Without getting into more detail than is necessary, the Company believes the
facts support several different conclusions regarding the classification of our
business for accounting purposes. The most important fact supporting the
classification of the Company as a lender to the dealer is a clause within our
dealer agreement that allows the dealer-partner to repurchase the consumer
loans. This was viewed by both Deloitte and the SEC as evidence that the
consumer loan was really the property of the dealer-partner.

It is worth repeating the obvious conclusion that our classification for
accounting purposes does not ultimately impact the cash flows available to
shareholders or the value of our business.

CAUTIONARY STATEMENT REGARDING FORWARD LOOKING INFORMATION

Certain statements in this document that are not historical facts, such as those
using terms like "believes," "expects," "anticipates," "assumptions,"
"forecasts," "estimates" and those regarding the Company's future results, plans
and objectives, are "forward-looking statements" within the meaning of the
federal securities laws. These forward-looking statements represent the
Company's outlook only as of the date of this document.
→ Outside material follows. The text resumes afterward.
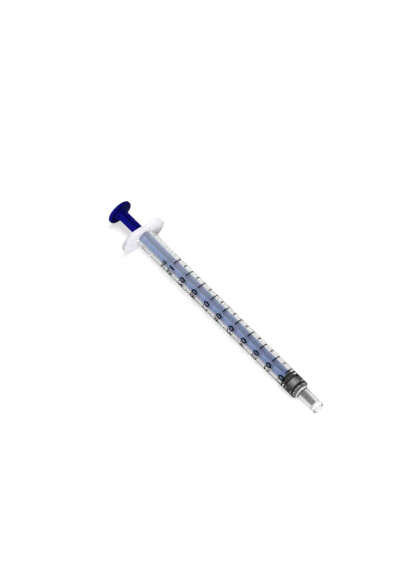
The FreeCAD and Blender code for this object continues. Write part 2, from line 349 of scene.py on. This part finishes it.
def rubber(name, shine, rough):
    """Black rubber with a fine skin. Silicone oil makes it shine between the sealing rings."""
    material, tree = new_material(name)
    grain = noise(tree, 4200, detail=4)
    shader = add_node(tree, "ShaderNodeBsdfPrincipled", IOR=1.5, Specular_IOR_Level=shine)
    black = blended(tree, grain, (0.001, 0.001, 0.001), (0.003, 0.003, 0.003))
    tree.links.new(black, shader.inputs["Base Color"])
    tree.links.new(spread(tree, grain, *rough), shader.inputs["Roughness"])
    tree.links.new(bump(tree, grain, 0.015 * MM, 0.3), shader.inputs["Normal"])
    surface(tree, shader)
    return material


def black_ink():
    """Pad-printed ink: near black with a cool cast, thinner in places."""
    material, tree = new_material("black_ink")
    blotch = noise(tree, 3000, detail=2)
    shader = add_node(tree, "ShaderNodeBsdfPrincipled", IOR=1.45, Specular_IOR_Level=0.1)
    cool_black = blended(tree, blotch, (0.002, 0.004, 0.006), (0.006, 0.010, 0.014))
    tree.links.new(cool_black, shader.inputs["Base Color"])
    tree.links.new(spread(tree, blotch, 0.35, 0.55), shader.inputs["Roughness"])
    surface(tree, shader)
    return material


def clear_plastic(name, haze, haze_colour, rough, lamp_tint=0.96):
    """Polypropylene that lets light through. Haze is the share of light that its surface scatters.

    Haze is either one number or two: at the flange and at the other end of the scale. The lamps' light
    passes straight through, dimmed by lamp_tint.
    """
    material, tree = new_material(name)
    flow = noise(tree, 700, stretch=(0.2, 1, 1))
    clear = add_node(
        tree,
        "ShaderNodeBsdfPrincipled",
        Base_Color=(*CLEAR_TINT, 1),
        IOR=1.49,
        Transmission_Weight=1,
    )
    tree.links.new(spread(tree, flow, *rough), clear.inputs["Roughness"])
    tree.links.new(bump(tree, flow, 0.001 * MM, 0.05), clear.inputs["Normal"])
    cloud = add_node(
        tree,
        "ShaderNodeBsdfPrincipled",
        Base_Color=(*haze_colour, 1),
        Roughness=0.6,
        Specular_IOR_Level=0.1,
    )
    cloudy = tree.nodes.new("ShaderNodeMixShader")
    if isinstance(haze, tuple):
        place = tree.nodes.new("ShaderNodeTexCoord")
        parts = tree.nodes.new("ShaderNodeSeparateXYZ")
        fade = add_node(
            tree,
            "ShaderNodeMapRange",
            From_Min=FLANGE_FRONT,
            From_Max=ZERO_LINE,
            To_Min=haze[0],
            To_Max=haze[1],
        )
        tree.links.new(place.outputs["Object"], parts.inputs[0])
        tree.links.new(parts.outputs["X"], fade.inputs["Value"])
        tree.links.new(fade.outputs["Result"], cloudy.inputs[0])
    else:
        cloudy.inputs[0].default_value = haze
    tree.links.new(clear.outputs[0], cloudy.inputs[1])
    tree.links.new(cloud.outputs[0], cloudy.inputs[2])
    lamp_way = add_node(tree, "ShaderNodeBsdfTransparent", Color=(*[lamp_tint] * 3, 1))
    path = tree.nodes.new("ShaderNodeLightPath")
    mixer = tree.nodes.new("ShaderNodeMixShader")
    tree.links.new(path.outputs["Is Shadow Ray"], mixer.inputs[0])
    tree.links.new(cloudy.outputs[0], mixer.inputs[1])
    tree.links.new(lamp_way.outputs[0], mixer.inputs[2])
    surface(tree, mixer)
    return material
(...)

While the Company
believes that its forward-looking statements are reasonable, actual results
could differ materially since the statements are based on current expectations,
which are subject to risks and uncertainties. Factors that might cause such a
difference include the following:

         -     the Company's potential inability to accurately forecast and
               estimate the amount and timing of future collections,

         -     the Company's pending restatement of prior years financial
               statements,





         -     increased competition from traditional financing sources and from
               non-traditional lenders,

         -     the unavailability of funding at competitive rates of interest,

         -     the Company's potential inability to continue to obtain third
               party financing on favorable terms,

         -     the Company's potential inability to generate sufficient cash
               flow to service its debt and fund its future operations,

         -     adverse changes in applicable laws and regulations,

         -     adverse changes in economic conditions,

         -     adverse changes in the automobile or finance industries or in the
               non-prime consumer finance market,

         -     the Company's potential inability to maintain or increase the
               volume of automobile loans,

         -     an increase in the amount or severity of litigation against the
               Company,

         -     the loss of key management personnel or the inability to hire
               qualified personnel,

         -     the effect of terrorist attacks and potential attacks, and

         -     various other factors discussed in the Company's reports filed
               with the Securities and Exchange Commission.

Other factors not currently anticipated by management may also materially and
adversely affect the Company's results of operations. The Company does not
undertake, and expressly disclaims any obligation, to update or alter its
statements whether as a result of new information, future events or otherwise,
except as required by applicable law.